Sharing Napoleon’s exile in St. Helena was an Irishman, Barry Edward O’Meara, a British Navy surgeon. O’Meara was born in Newtownpark House in Blackrock, Co. Dublin in 1786. He studied medicine at Trinity and the Royal College of Surgeons and joined the army as a medic in 1804. He distinguished himself in fighting in Sicily before being court-martialled for his part in a duel in 1807. He had acted as a second to one of the participants and was kicked out of the army. What’s a young man to do? Well obviously … join the Navy. This he did almost immediately. He was still a naval surgeon in 1815 when he found himself in the right place at the right time.

Napoleon Bonaparte had been defeated at the Battle of Waterloo and was trying to escape to America where he would probably have made a fortune on the lecture circuit. Finding his way barred by a naval vessel called the HMS Bellerophon he surrendered to the commander of that ship. The vessel’s surgeon was Dr. Barry Edward O’Meara. The unemployed Emperor was impressed by the young Irishman’s linguistic and medical skills and invited him to act as his physician in the exciting new opportunity he was being offered by the British government on St. Helena. O’Meara accepted and over the next three years the two men became good friends.

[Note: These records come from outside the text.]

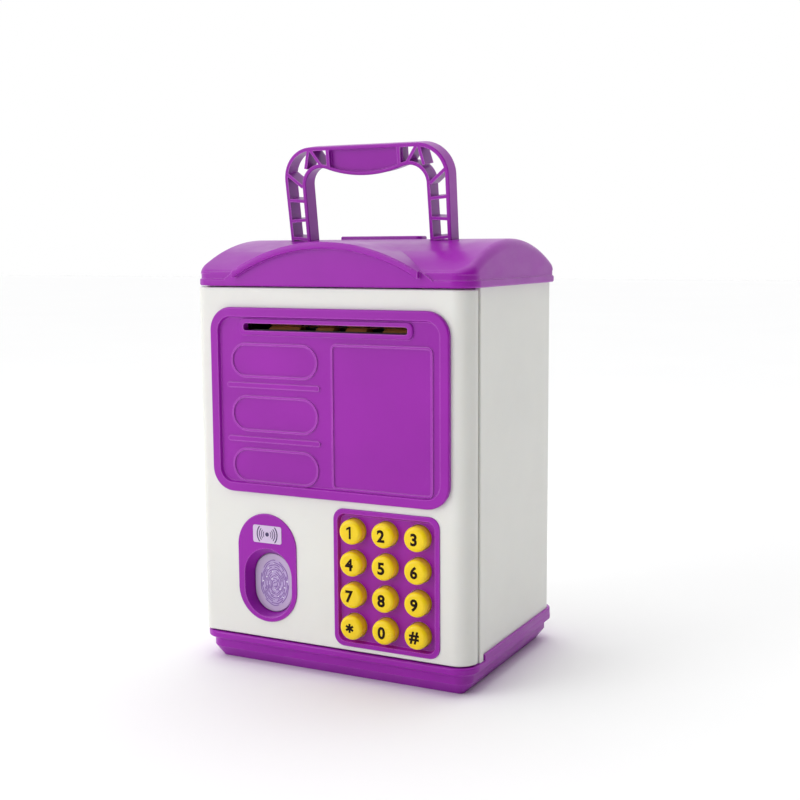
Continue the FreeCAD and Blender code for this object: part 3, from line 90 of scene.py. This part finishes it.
class Shader:
    """A material with short calls for adding and joining its nodes."""

    def __init__(self, name):
        self.material = bpy.data.materials.new(name)
        self.material.use_nodes = True
        self.tree = self.material.node_tree
        self.tree.nodes.clear()
        self.output = self.add("ShaderNodeOutputMaterial")
        self.surface = self.add("ShaderNodeBsdfPrincipled")
        self.join(self.surface.outputs["BSDF"], self.output.inputs["Surface"])

    def add(self, kind, **settings):
        node = self.tree.nodes.new(kind)
        for key, value in settings.items():
            setattr(node, key, value)
        return node

    def join(self, source, target):
        self.tree.links.new(source, target)

    def set(self, **values):
        """Constants on the shader's own sockets, named with underscores for spaces."""
        for key, value in values.items():
            self.surface.inputs[key.replace("_", " ")].default_value = value

    def place(self, stretch=(1.0, 1.0, 1.0)):
        """Object coordinates in metres, stretched along the axes."""
        coordinates = self.add("ShaderNodeTexCoord")
        mapping = self.add("ShaderNodeMapping")
        mapping.inputs["Scale"].default_value = stretch
        self.join(coordinates.outputs["Object"], mapping.inputs["Vector"])
        return mapping.outputs["Vector"]

    def noise(self, scale, detail=3.0, roughness=0.55, stretch=(1.0, 1.0, 1.0)):
        node = self.add("ShaderNodeTexNoise")
        node.inputs["Scale"].default_value = scale
        node.inputs["Detail"].default_value = detail
        node.inputs["Roughness"].default_value = roughness
        self.join(self.place(stretch), node.inputs["Vector"])
        return node.outputs["Fac"]

    def spread(self, source, low_in, high_in, low_out, high_out):
        node = self.add("ShaderNodeMapRange")
        limits = {"From Min": low_in, "From Max": high_in, "To Min": low_out, "To Max": high_out}
        for key, value in limits.items():
            node.inputs[key].default_value = value
        self.join(source, node.inputs["Value"])
        return node.outputs["Result"]

    def mix(self, factor, first, second):
        """A colour mixed from two colours or sockets."""
        node = self.add("ShaderNodeMix", data_type="RGBA")
        self.join(factor, node.inputs["Factor"])
        for value, socket in ((first, node.inputs["A"]), (second, node.inputs["B"])):
            if isinstance(value, tuple):
                socket.default_value = (*value, 1.0)
            else:
                self.join(value, socket)
        return node.outputs["Result"]

    def math(self, operation, first, second):
        node = self.add("ShaderNodeMath", operation=operation)
        for value, socket in ((first, node.inputs[0]), (second, node.inputs[1])):
            if isinstance(value, (int, float)):
                socket.default_value = value
            else:
                self.join(value, socket)
        return node.outputs["Value"]

    def bump(self, height, strength, distance, edge_radius=0.0):
        """Fine relief, over edges softened by a small radius."""
        node = self.add("ShaderNodeBump")
        node.inputs["Strength"].default_value = strength
        node.inputs["Distance"].default_value = distance
        self.join(height, node.inputs["Height"])
        if edge_radius:
            bevel = self.add("ShaderNodeBevel", samples=4)
            bevel.inputs["Radius"].default_value = edge_radius
            self.join(bevel.outputs["Normal"], node.inputs["Normal"])
        self.join(node.outputs["Normal"], self.surface.inputs["Normal"])

    def edge_mask(self, radius):
        """1 along sharp edges and 0 on flat faces."""
        bevel = self.add("ShaderNodeBevel", samples=4)
        bevel.inputs["Radius"].default_value = radius
        geometry = self.add("ShaderNodeNewGeometry")
        dot = self.add("ShaderNodeVectorMath", operation="DOT_PRODUCT")
        self.join(bevel.outputs["Normal"], dot.inputs[0])
        self.join(geometry.outputs["Normal"], dot.inputs[1])
        return self.spread(dot.outputs["Value"], 0.95, 0.75, 0.0, 1.0)


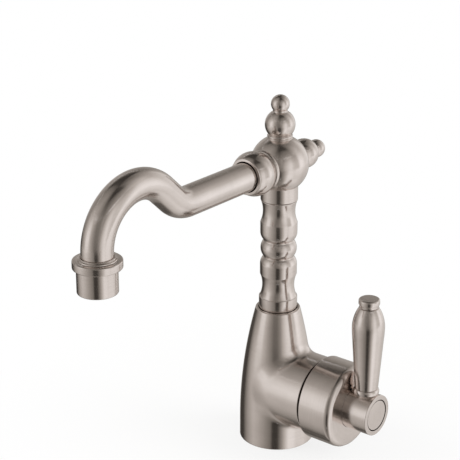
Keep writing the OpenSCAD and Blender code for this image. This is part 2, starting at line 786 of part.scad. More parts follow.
// Holes on a hexagonal grid that stay inside a circle of radius r
module hole_grid(r, pitch, hole, z, h) {
    rows = floor(r / pitch) + 1;
    for (i = [-rows:rows]) for (j = [-rows:rows]) {
        x = pitch * (i + j / 2);
        y = pitch * j * sin(60);
        if (norm([x, y]) < r - hole / 2 - 0.4)
            translate([x, y, z]) cylinder(d = hole, h = h, $fn = 6);
    }
}

module aerator_screen() {
    color(steel) at_nozzle() difference() {
        translate([0, 0, washer_z]) cylinder(r = screen_r, h = screen_t);
        hole_grid(screen_r, 2.1, 1.2, washer_z - 1, screen_t + 2);
    }
}

// Flow straightener that shows at the outlet
module aerator_insert() {
    lip_z = nozzle_z + aerator_lip_h;
    color(plastic) at_nozzle() difference() {
        union() {
            translate([0, 0, insert_z]) cylinder(r = insert_r, h = washer_z - insert_z);
            translate([0, 0, lip_z]) cylinder(r = aerator_bore_r - 0.15, h = washer_z - lip_z);
        }
        hole_grid(insert_r - 0.6, straightener_pitch, straightener_hole, insert_z - 1,
            washer_z - insert_z + 2);
    }
}

module aerator_housing() {
    lip_z = nozzle_z + aerator_lip_h;
    top = flange_z - 0.2;
    soft = 0.7;
    profile = concat(
        [[aerator_lip_r, nozzle_z + 0.3], [aerator_lip_r + 0.3, nozzle_z]],
        bow([aerator_r - soft, nozzle_z], [aerator_r, nozzle_z + soft], soft * 0.29, 4),
        [[aerator_r, top - 0.3], [aerator_r - 0.3, top], [aerator_bore_r, top],
            [aerator_bore_r, lip_z], [aerator_lip_r, lip_z]]);
    color(nickel) at_nozzle() rotate_extrude() polygon(profile);
}

// Carries the stem, turns with the handle and guides the disc's carrier
module cartridge_rotor() {
    slot_w = stem_w / 2 + 0.1;
    rail_y = carrier_flat + ball_gap;
    open_z = -(rotor_end_x - pivot_x) * tan(lift_max) - stem_w / 2 / cos(lift_max) - 0.9;
    arm_z = arm_len * tan(lift_max) + arm_r + 0.4;
    color(plastic) difference() {
        union() {
            along_x(rotor_x, rotor_flange_t, rotor_flange_r);
            along_x(rotor_x + rotor_flange_t - 1, rotor_end_x - rotor_x - rotor_flange_t + 1,
                rotor_r);
            intersection() {
                along_x(carrier_x + 0.4, carrier_t, rotor_flange_r);
                for (side = [-1, 1])
                    translate([carrier_x, side * (rail_y + rotor_r) - rotor_r, 0])
                        cube([carrier_t + 1, 2 * rotor_r, 2 * barrel_z]);
            }
        }
        // Slot for the stem, with room for its tilt
        translate([pivot_x, -slot_w, barrel_z + open_z])
            cube([rotor_end_x, 2 * slot_w, stem_w / 2 + free_gap - open_z]);
        translate([0, -slot_w, barrel_z - arm_r - free_gap])
            cube([pivot_x, 2 * slot_w, arm_r + free_gap + arm_z]);
        translate([pivot_x, -slot_w, barrel_z]) rotate([-90, 0, 0])
            cylinder(r = pivot_hub_r + 0.2, h = 2 * slot_w, $fn = 48);
        translate([pivot_x, -rotor_r - 1, barrel_z]) rotate([-90, 0, 0])
            cylinder(d = pin_d + 2 * seat_gap, h = 2 * rotor_r + 2, $fn = 48);
    }
}

module stem_pin() {
    half = rotor_r - 0.6;
    color(steel) translate([pivot_x, -half, barrel_z]) rotate([-90, 0, 0])
        cylinder(d = pin_d, h = 2 * half, $fn = 48);
}

// Upper ceramic disc, with the blind pocket that joins the ports when it slides
module sliding_disc() {
    z = barrel_z + sliding_rest;
    link_z = z + inlet_slot_z + inlet_slot_h / 2;
    color(ceramic) difference() {
        translate([sliding_x, 0, z]) rotate([0, 90, 0]) cylinder(r = sliding_r, h = disc_t);
        translate([sliding_x - 1, 0, z + pocket_rise]) rotate([0, 90, 0])
            cylinder(r = pocket_r, h = pocket_t + 1, $fn = 48);
        translate([sliding_x - 1, -inlet_slot_w / 2, z + inlet_slot_z])
            cube([pocket_t + 1, inlet_slot_w, inlet_slot_h]);
        translate([sliding_x - 1, -link_w / 2, link_z]) cube([pocket_t + 1, link_w, link_h]);
    }
}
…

O’Meara did not enter the arrangement wide-eyed and innocent. During his time with Napoleon he kept a diary with a view to future publication. The two men fared well enough on their new volcanic home under the first two post-war governors of the island. But then in April 1816 a fellow countryman of O’Meara’s. Sir Hudson Lowe from Galway, took over the position and proved himself to be a Francophobe martinet. He introduced a more spartan regime than that of his predecessors that only became even more restrictive when rumours reached the island of a plot to spring Napoleon yet again. O’Meara’s relationship with Lowe deteriorated rapidly and when he was asked to spy on Bonaparte by the Governor he returned to England.

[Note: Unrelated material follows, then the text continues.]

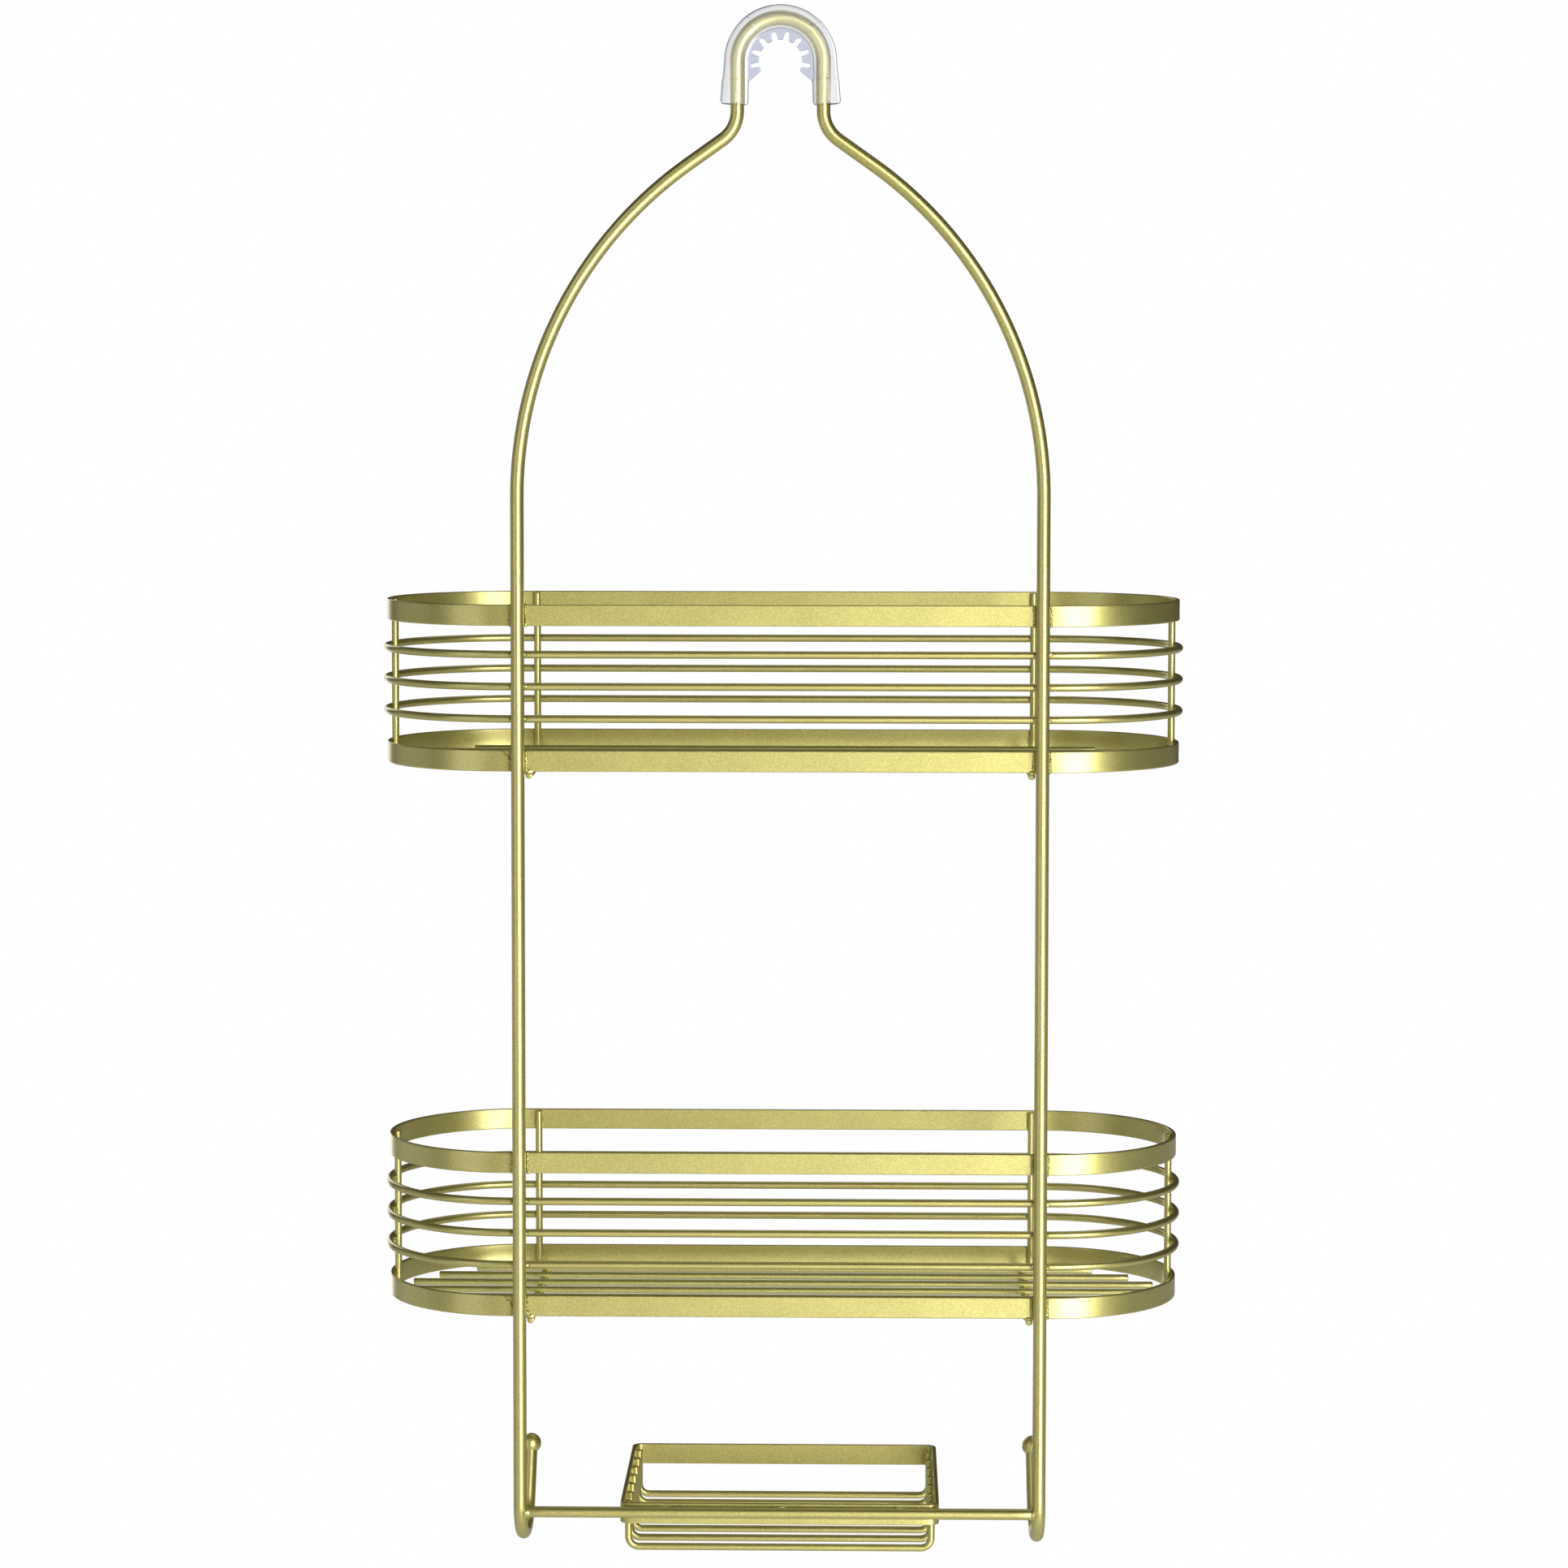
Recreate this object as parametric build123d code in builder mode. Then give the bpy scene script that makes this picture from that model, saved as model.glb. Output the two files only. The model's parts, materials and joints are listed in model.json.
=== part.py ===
from build123d import *
import math
import os

# A hanging shower caddy: one bent frame wire with a hook at the top, two oval wire
# baskets, a crossbar with a soap dish, and two ball-tipped hooks at the bottom.
# Millimetres. +Z up. +Y points from the frame wire out to the baskets.
# The origin is the centre of the pipe that the top hook sits on.

os.makedirs("parts", exist_ok=True)

# ---------------------------------------------------------------- driving sizes
frame_wire_d = 5.2
ring_wire_d = 3.0
light_wire_d = 2.8
crossbar_d = 4.3
band_height = 8.2
band_thick = 1.6
band_edge_round = 0.35

# Frame wire outline
arch_radius = 16.5
neck_end_z = -18.9
neck_bend_radius = 13.2
shoulder_angle = 54.7
shoulder_radius = 155.7
leg_x = 101.0
leg_end_z = -557.1
ball_hook_radius = 16.0
ball_hook_lean = 25.0
ball_hook_toe_in = 1.9
ball_hook_stem = 22.0
ball_d = 8.0
ball_socket_depth = 2.2

# Clear sleeve over the top hook
sleeve_r = 4.95
sleeve_offset = 0.35
sleeve_bore_r = 2.65
sleeve_end_z = -16.3
collar_r = 5.45
collar_offset = 0.8
collar_top_z = -7.0
web_thick = 3.0
web_outer_r = 13.0
tooth_tip_r = 8.2
notch_end_r = 11.6
notch_width = 2.0
notch_count = 8
notch_pitch = 28.3
wedge_tip = (7.4, -3.6)
wedge_foot = (11.9, -7.4)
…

There in 1822 he wrote Napoleon in Exile, or A Voice From St. Helena in which the hero is the late emperor (Napoleon had died the previous year possibly of stomach cancer, possibly of arsenic poisoning) and the villain is Hudson Lowe. The volume led to his name being removed from the list of naval surgeons but also attracted much support, including that of Lord Byron.

O’Meara is believed to be the only doctor to have performed a surgical procedure on Napoleon. He extracted one of the Emperor’s wisdom teeth in 1817. When he died in 1836 the tooth was auctioned and fetched seven and a half guineas. It was sold again in 2005. This time it cost the buyer £13,000.

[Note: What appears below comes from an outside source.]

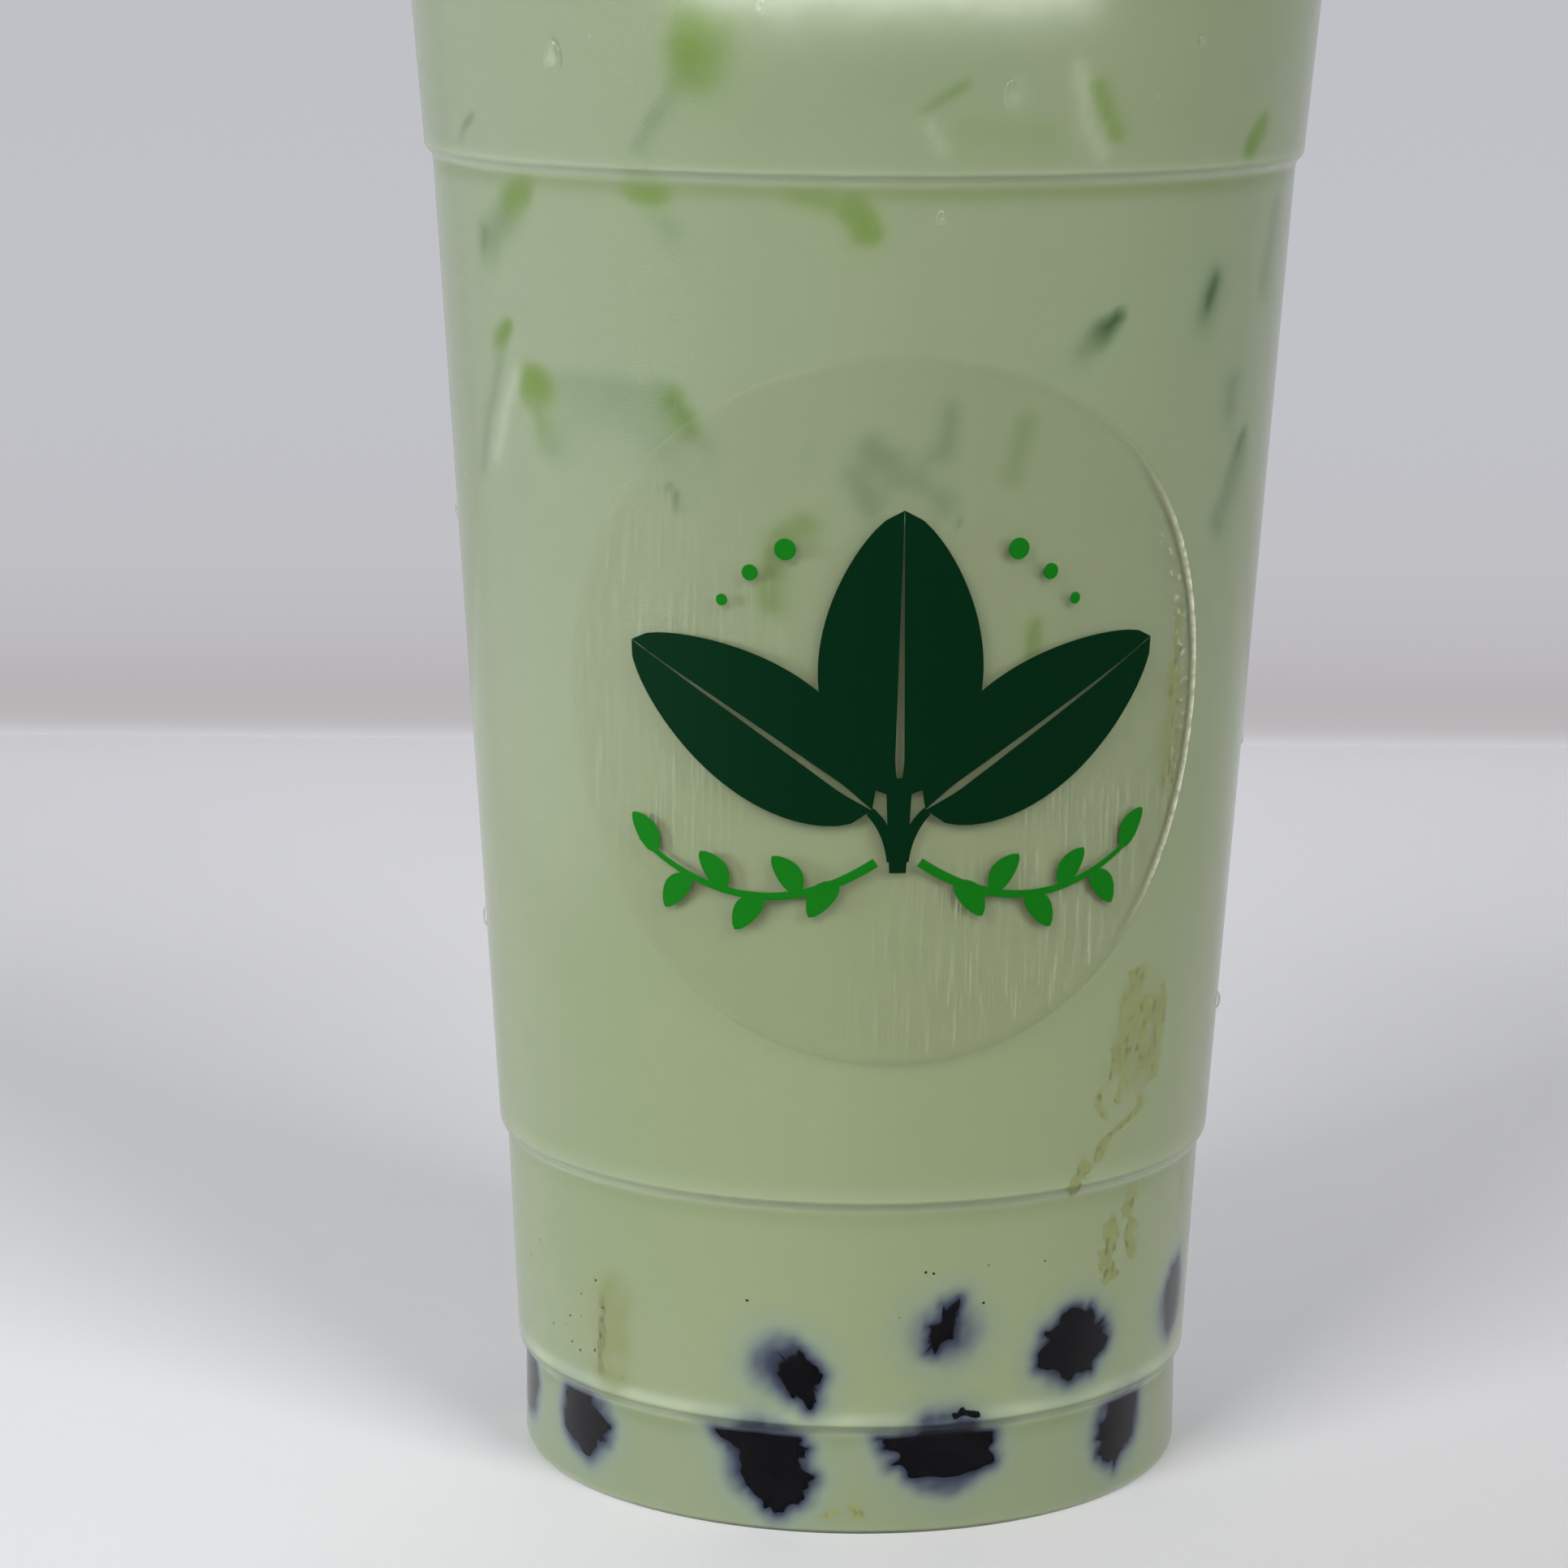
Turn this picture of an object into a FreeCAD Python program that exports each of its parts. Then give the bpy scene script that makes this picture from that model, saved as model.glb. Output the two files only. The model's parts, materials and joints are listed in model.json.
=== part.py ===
"""A honeydew milk tea in its clear take-away cup.

Millimetres.  +Z is up, the cup stands on Z = 0 and its axis is the Z axis.  The front,
where the round label is stuck, faces -Y.

    cup        thin stepped wall turned about the axis: a standing ring with the base
               pushed up inside it, three overhanging stacking ledges and a rolled rim
    milk_tea   the drink, which follows the inside of the wall up to its level
    label      a flat round film, wrapped on the tapered wall between two ledges
"""
import FreeCAD, Part
import Sketcher
import math
import os

# name, value, what it is
SIZES = [
    ("overall_height", 158.0, "from the table to the top of the rolled rim"),
    ("rim_diameter", 95.0, "outside of the rolled rim"),
    ("rim_depth", 3.6, "height of the rolled rim"),
    ("rim_overhang", 3.4, "how far the rim stands out from the wall below it"),
    ("rim_round", 1.8, "round of the rim's crown"),
    ("wall", 0.7, "thickness of the wall"),
    ("floor", 0.9, "thickness of the base"),
    ("band_draft", 4.95, "degrees that the wall leans out between upper ledge and rim"),
    ("band_height", 30.9, "from the upper ledge's lowest point to the top of the rim"),
    ("upper_ledge_step", 0.75, "how far the upper ledge stands out"),
    ("body_draft", 3.77, "degrees that the wall leans out between the two upper ledges"),
    ("lower_ledge_height", 32.1, "lowest point of the lower ledge"),
    ("lower_ledge_step", 0.75, "how far the lower ledge stands out"),
    ("heel_draft", 2.95, "degrees that the wall leans out between foot and lower ledge"),
    ("foot_ledge_height", 10.0, "lowest point of the ledge above the upright foot"),
    ("foot_ledge_step", 0.7, "how far the ledge above the foot stands out"),
    ("ledge_slope", 45.0, "degrees between a ledge's underside and the wall"),
    ("ledge_round", 1.1, "round of a ledge's two corners, outside"),
    ("standing_ring_width", 3.6, "from the foot's outside to the pushed-up base"),
    ("base_lift", 2.6, "how far the base is pushed up"),
    ("base_dish", 0.8, "how much higher the base is at its centre"),
    ("base_round", 1.2, "round between the foot and the standing ring"),
    ("headspace", 10.5, "from the surface of the drink to the top of the rim"),
    ("wetted_gap", 0.05, "clearance between the drink and the wall"),
    ("label_diameter", 65.6, "the round label, laid flat"),
    ("label_drop", 0.6, "centre of the label below the middle of the tapered wall"),
    ("label_film", 0.15, "thickness of the label"),
    ("label_gap", 0.03, "adhesive between the label and the wall"),
]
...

After his St. Helena experience O’Meara became a dental surgeon, married a sixty-six year old heiress at the age of thirty-seven and was one of the founders of the Reform Club in London. He died of complications following a chill contracted while attending a fund-raising meeting organized on behalf of fellow Reform Club member Daniel O’Connell. Some accounts have him catching his death of cold at one of O’Connell’s Monster meetings – a much less mundane demise I’m sure you’ll agree.

Dr. Barry Edward O’Meara, briefly and controversially physician to Napoleon Bonaparte died one hundred and eighty years ago, on this day.